Parallel Poetry Generation Challenge (87 human poems, compared with human works):
| System | Total Score (1-10) | AR (1-10) |
|---|---|---|
| GLM-10B Direct Generation | 4.65 | 4.37 |
| GPT-4 | 4.98 | 4.86 |
| BIPro | 5.54 | 5.43 |
| Human Poems (Daily Masterpieces) | 6.37 | 6.42 |
BIPro significantly reduces the gap between AI and human-written poetry.
Ablation Study¶
The ablation studies in this paper are mainly demonstrated via case studies: - GLM-10B Direct Generation vs. BIPro: Direct generation sometimes replicates existing classical poems, indicating that the generative capability of GLM-10B without BIPro is weak. - Effect of Revise and Rewrite: The case poem "Lament over Life" was rewritten for 5 rounds, showing continuous quality improvement.
Key Findings¶
- BIPro enables the weaker GLM-10B to outperform stronger direct-generation systems (GPT-4, GLM-4) and the best domain-specific systems (Yusheng, Shisanbai).
- BIPro outperforms domain-specific systems in both format and informativeness, while scoring slightly lower in relevance compared to direct-generation systems (like GPT-4, which is better at topic alignment).
- In specific cases, poems generated by BIPro even scored higher than shortlisted human poems (6.70 vs. 6.20).

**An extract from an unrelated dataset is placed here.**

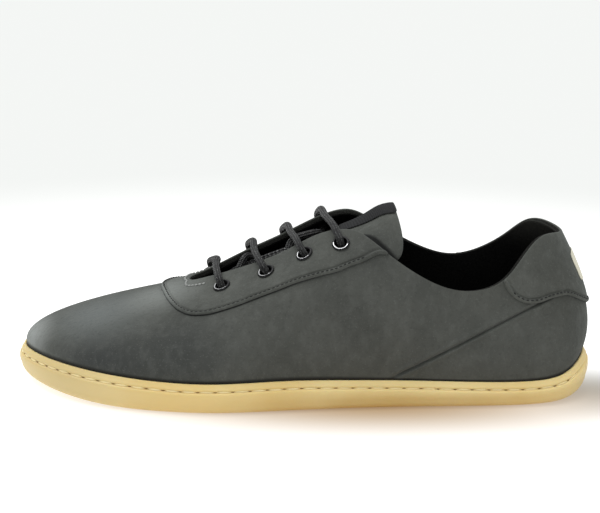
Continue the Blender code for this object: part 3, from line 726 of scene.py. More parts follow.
def make_gum(name, tread):
    """Pale gum rubber, slightly translucent. The underside's tread is a field of small studs."""
    made, shader, nodes, links = surface_material(name, GUM, 0.50)
    shader.inputs["Subsurface Weight"].default_value = 0.15
    shader.inputs["Subsurface Radius"].default_value = (0.6, 0.35, 0.12)
    shader.inputs["Subsurface Scale"].default_value = 0.004
    broad = spread(nodes, links, noise(nodes, links, 20, 3), 0.35, 0.68)
    colour = blend(nodes, links, broad, GUM, GUM_PALE)
    # painted shade on the toe's rubber
    colour = blend(nodes, links, near_point(nodes, links, *GUM_TOE_SHADE), colour, GUM_SHADED)
    links.new(colour, shader.inputs["Base Color"])
    mottle = add_bump(nodes, links, shader, noise(nodes, links, 500, 3), 0.00010)
    if tread:
        studs = nodes.new("ShaderNodeTexVoronoi")
        studs.inputs["Scale"].default_value = 1 / TREAD_PITCH
        studs.inputs["Randomness"].default_value = 0.0
        place = nodes.new("ShaderNodeTexCoord")
        links.new(place.outputs["Object"], studs.inputs["Vector"])
        round_stud = spread(nodes, links, studs.outputs["Distance"], 0.25, 0.45, 1, 0)
        add_bump(nodes, links, shader, round_stud, 0.0006, mottle)
    return made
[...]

- The infilling capability of block generative models is the key differentiator in improving constrained generation.
Highlights & Insights¶
- A Paradigm of Weak Models Outperforming Strong Models: Rather than relying on larger model parameters or additional training data, this approach improves generation quality through superior inference-time strategies (search + scoring + iteration).
- Simulating the Human Creative Process: The revise and rewrite mechanisms precisely simulate the human process of repeatedly "polishing and refining" written text.

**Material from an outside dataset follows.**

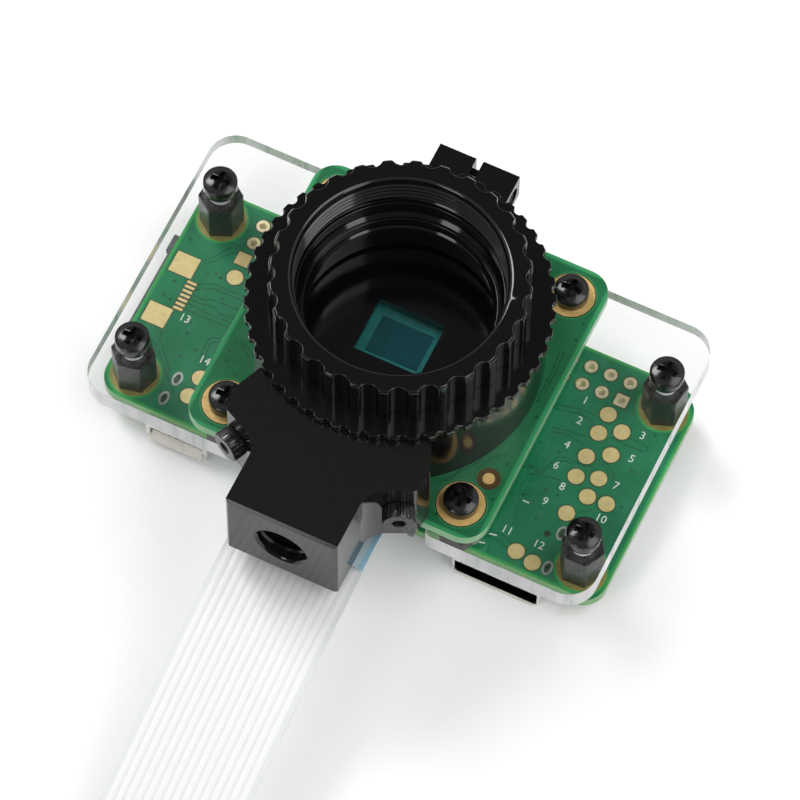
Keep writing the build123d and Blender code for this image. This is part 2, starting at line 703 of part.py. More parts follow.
# Ribbon connector of the computer board at its left edge, with its latch
edge_socket_front = -computer_board_length / 2 + edge_socket_edge_gap
edge_socket_middle = computer_bottom - edge_socket_height / 2
with BuildPart() as edge_ribbon_socket:
    with Locations((edge_socket_front, 0, computer_bottom)):
        Box(edge_socket_depth, edge_socket_length, edge_socket_height, align=(Align.MIN, Align.CENTER, Align.MAX))
    with Locations((edge_socket_front, 0, edge_socket_middle)):
        Box(edge_socket_depth, edge_socket_length - 2 * edge_socket_cheek, edge_socket_slot, mode=Mode.SUBTRACT)
write(edge_ribbon_socket.part, "edge_ribbon_socket")

edge_latch_front = -computer_board_length / 2 - edge_latch_overhang
edge_latch_back = edge_socket_front - latch_play
with BuildPart() as edge_ribbon_latch:
    with Locations((edge_latch_front, 0, edge_socket_middle - edge_socket_slot / 2)):
        Box(edge_latch_back - edge_latch_front, edge_socket_length + 2 * (latch_play + edge_latch_arm),
            edge_latch_bar, align=(Align.MIN, Align.CENTER, Align.MIN))
    for side in (1, -1):
        with Locations((edge_latch_front, side * (edge_socket_length / 2 + latch_play + edge_latch_arm / 2),
                        edge_socket_middle - edge_socket_slot / 2)):
            Box(edge_latch_back - edge_latch_front + edge_latch_reach, edge_latch_arm, edge_latch_bar,
                align=(Align.MIN, Align.CENTER, Align.MIN))
write(edge_ribbon_latch.part, "edge_ribbon_latch")

# Chips and small parts under the computer board
with BuildPart() as processor_chip:
    with Locations((processor_x, processor_y, computer_bottom)):
        Box(processor_side, processor_side, processor_height, align=(Align.CENTER, Align.CENTER, Align.MAX))
write(processor_chip.part, "processor_chip")

with BuildPart() as power_chip:
    with Locations((power_chip_x, processor_y, computer_bottom)):
        Box(power_chip_side, power_chip_side, power_chip_height, align=(Align.CENTER, Align.CENTER, Align.MAX))
write(power_chip.part, "power_chip")

with BuildPart() as computer_passives:
    with Locations((power_chip_x, processor_y, computer_bottom)):
        with GridLocations(power_chip_side + 2 * passive_pitch, passive_pitch, 2, 5):
            Box(passive_length, passive_width, passive_height, align=(Align.CENTER, Align.CENTER, Align.MAX))
    with Locations(((processor_x + card_socket_near) / 2, processor_y, computer_bottom)):
        with GridLocations(passive_pitch, passive_pitch, 2, 5):
            Box(passive_length, passive_width, passive_height, align=(Align.CENTER, Align.CENTER, Align.MAX))
write(computer_passives.part, "computer_passives")
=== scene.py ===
"""Camera module: materials, fine detail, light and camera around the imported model.

Sizes and places are in millimetres. A new mesh is drawn in them and scaled to metres when it is done."""

from math import cos, pi, radians, sin

import bmesh
import bpy
from mathutils import Matrix, Vector


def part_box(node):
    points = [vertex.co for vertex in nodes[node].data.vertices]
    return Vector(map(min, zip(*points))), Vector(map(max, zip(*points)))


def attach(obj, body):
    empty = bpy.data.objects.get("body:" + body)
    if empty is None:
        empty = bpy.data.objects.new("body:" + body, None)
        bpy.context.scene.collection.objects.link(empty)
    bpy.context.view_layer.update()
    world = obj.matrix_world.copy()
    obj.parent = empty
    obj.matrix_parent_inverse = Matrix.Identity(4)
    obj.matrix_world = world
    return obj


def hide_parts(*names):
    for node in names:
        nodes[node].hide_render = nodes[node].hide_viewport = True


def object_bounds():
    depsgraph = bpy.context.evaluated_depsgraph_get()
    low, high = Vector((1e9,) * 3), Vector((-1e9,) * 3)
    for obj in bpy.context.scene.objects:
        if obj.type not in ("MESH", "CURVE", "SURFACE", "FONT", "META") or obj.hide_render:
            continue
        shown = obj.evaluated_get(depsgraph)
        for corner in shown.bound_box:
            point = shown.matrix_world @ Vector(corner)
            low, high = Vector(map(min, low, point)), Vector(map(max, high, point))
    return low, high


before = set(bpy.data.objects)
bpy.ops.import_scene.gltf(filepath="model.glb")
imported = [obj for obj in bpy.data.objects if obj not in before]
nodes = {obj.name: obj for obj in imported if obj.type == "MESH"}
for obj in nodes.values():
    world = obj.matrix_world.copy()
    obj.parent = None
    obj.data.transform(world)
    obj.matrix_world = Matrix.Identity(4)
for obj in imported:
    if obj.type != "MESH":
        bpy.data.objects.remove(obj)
cad_bounds = [list(corner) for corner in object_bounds()]
scene = bpy.context.scene
MM = 0.001
MICRON = 0.000001
X, Y, Z = 0, 1, 2

# Camera, at the photograph's viewing angle, with its target and distance in metres
azimuth, elevation, roll = radians(25.02), radians(63.23), radians(0.71)
target, distance = Vector((0.0006, -0.00098, -0.0292)), 0.68943
back = Vector((sin(azimuth) * cos(elevation), -cos(azimuth) * cos(elevation), sin(elevation)))
right = Vector((cos(azimuth), sin(azimuth), 0))
up = back.cross(right)
camera_data = bpy.data.cameras.new("camera")
camera_data.sensor_width = 36
camera_data.lens = 263.6
camera_data.clip_end = 10
camera = bpy.data.objects.new("camera", camera_data)
axes = Matrix((right * cos(roll) + up * sin(roll), up * cos(roll) - right * sin(roll), back)).transposed()
camera.matrix_world = Matrix.Translation(target + back * distance) @ axes.to_4x4()
scene.collection.objects.link(camera)
scene.camera = camera
scene.view_settings.view_transform = "Standard"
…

- Rediscovering the Value of Block Generative Models: While subsequent versions of the GLM series (ChatGLM, GLM-4) abandoned block generation features, this work demonstrates that this feature holds unique value in constrained generation.

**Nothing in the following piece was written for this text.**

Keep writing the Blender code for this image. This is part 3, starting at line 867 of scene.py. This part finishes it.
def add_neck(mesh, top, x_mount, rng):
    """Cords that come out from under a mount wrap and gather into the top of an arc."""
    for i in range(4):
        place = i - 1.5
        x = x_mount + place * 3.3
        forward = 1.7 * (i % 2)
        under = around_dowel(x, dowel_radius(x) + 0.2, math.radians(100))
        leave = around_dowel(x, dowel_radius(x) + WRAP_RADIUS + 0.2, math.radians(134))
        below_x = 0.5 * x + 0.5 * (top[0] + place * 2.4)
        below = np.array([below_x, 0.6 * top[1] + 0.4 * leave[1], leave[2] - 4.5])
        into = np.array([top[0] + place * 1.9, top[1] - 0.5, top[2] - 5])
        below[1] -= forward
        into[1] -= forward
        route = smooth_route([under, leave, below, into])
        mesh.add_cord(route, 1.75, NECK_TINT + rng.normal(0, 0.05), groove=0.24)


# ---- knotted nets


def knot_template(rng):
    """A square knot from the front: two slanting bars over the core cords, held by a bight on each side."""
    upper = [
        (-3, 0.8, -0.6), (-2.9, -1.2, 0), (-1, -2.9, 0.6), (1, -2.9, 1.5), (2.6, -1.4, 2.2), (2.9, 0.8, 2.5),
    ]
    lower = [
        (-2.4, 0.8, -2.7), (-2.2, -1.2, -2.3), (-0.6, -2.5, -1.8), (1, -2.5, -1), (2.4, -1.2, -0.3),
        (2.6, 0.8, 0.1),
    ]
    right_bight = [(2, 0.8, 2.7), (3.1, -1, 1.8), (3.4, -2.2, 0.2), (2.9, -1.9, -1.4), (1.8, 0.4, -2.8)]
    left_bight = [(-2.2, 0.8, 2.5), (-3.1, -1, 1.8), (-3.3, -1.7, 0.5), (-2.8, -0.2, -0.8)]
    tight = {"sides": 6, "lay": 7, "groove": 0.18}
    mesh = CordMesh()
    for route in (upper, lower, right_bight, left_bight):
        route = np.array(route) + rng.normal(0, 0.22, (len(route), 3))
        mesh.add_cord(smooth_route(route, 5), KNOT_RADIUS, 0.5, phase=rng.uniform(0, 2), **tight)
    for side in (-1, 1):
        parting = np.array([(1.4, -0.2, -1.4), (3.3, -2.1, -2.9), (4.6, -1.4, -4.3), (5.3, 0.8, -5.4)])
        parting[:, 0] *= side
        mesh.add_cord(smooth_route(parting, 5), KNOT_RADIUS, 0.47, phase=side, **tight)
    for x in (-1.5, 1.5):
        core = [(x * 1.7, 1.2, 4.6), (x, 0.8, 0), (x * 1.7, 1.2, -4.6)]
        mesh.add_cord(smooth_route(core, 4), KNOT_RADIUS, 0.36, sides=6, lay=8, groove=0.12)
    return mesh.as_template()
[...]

- Zero-shot & Training-free: Requires absolutely no training on poetry-domain data, outperforming domain-specific systems solely through inference-time strategies.
Limitations & Future Work¶
- High Computational Complexity: Generating one poem requires around 7,000 tokens (compared to only 50 for direct generation), incurring an \(O(mk)\)-fold overhead.
- Lack of Automated Evaluation: Poem quality evaluation relies heavily on human experts, making it difficult to evaluate at scale or iterate quickly.
- Limited Base Model Choices: Block generative models are extremely rare, currently leaving only GLM-10B and GLM-130B as available options.
- Validated Only on Classical Chinese Poetry: Has not yet been verified on other constrained writing tasks (e.g., English sonnets, couplets, lyric writing).
- Potential Misuse Risks: High-quality constrained generation might potentially be exploited for malicious content creation.
Related Work & Insights¶
- GLM (Du et al., 2022) is the core base model; its block attention mechanism constitutes the foundation of BIPro.
- Inverse Prompting (Zou et al., 2021) is the theoretical predecessor of BIPro, and BIPro overcomes its limitations via block generative models.
- Yusheng (Ma et al., 2023) and Shisanbai are the state-of-the-art domain-specific systems.
- Pingshui Rhyme is the metrical standard for traditional Chinese poetry, originating from the 13th century.
- Inspiration for thought: Can BIPro's "search-score-iterate" paradigm be applied to other creative tasks requiring iterative refinement (such as lyrics, slogans, or code generation)?
Rating¶
- Novelty: ⭐⭐⭐⭐⭐ — Block inverse prompting is a highly original method; the result of a weaker model outperforming stronger ones is highly impressive.
- Experimental Thoroughness: ⭐⭐⭐⭐ — The human evaluation is rigorously designed, but there is a lack of automated metrics and exhaustive ablation studies.
- Value: ⭐⭐⭐ — Due to the scarcity of block generative models, practical application scenarios are currently narrow.
- Writing Quality: ⭐⭐⭐⭐ — The paper structure is clear, algorithm descriptions are standardized, and case studies are vivid.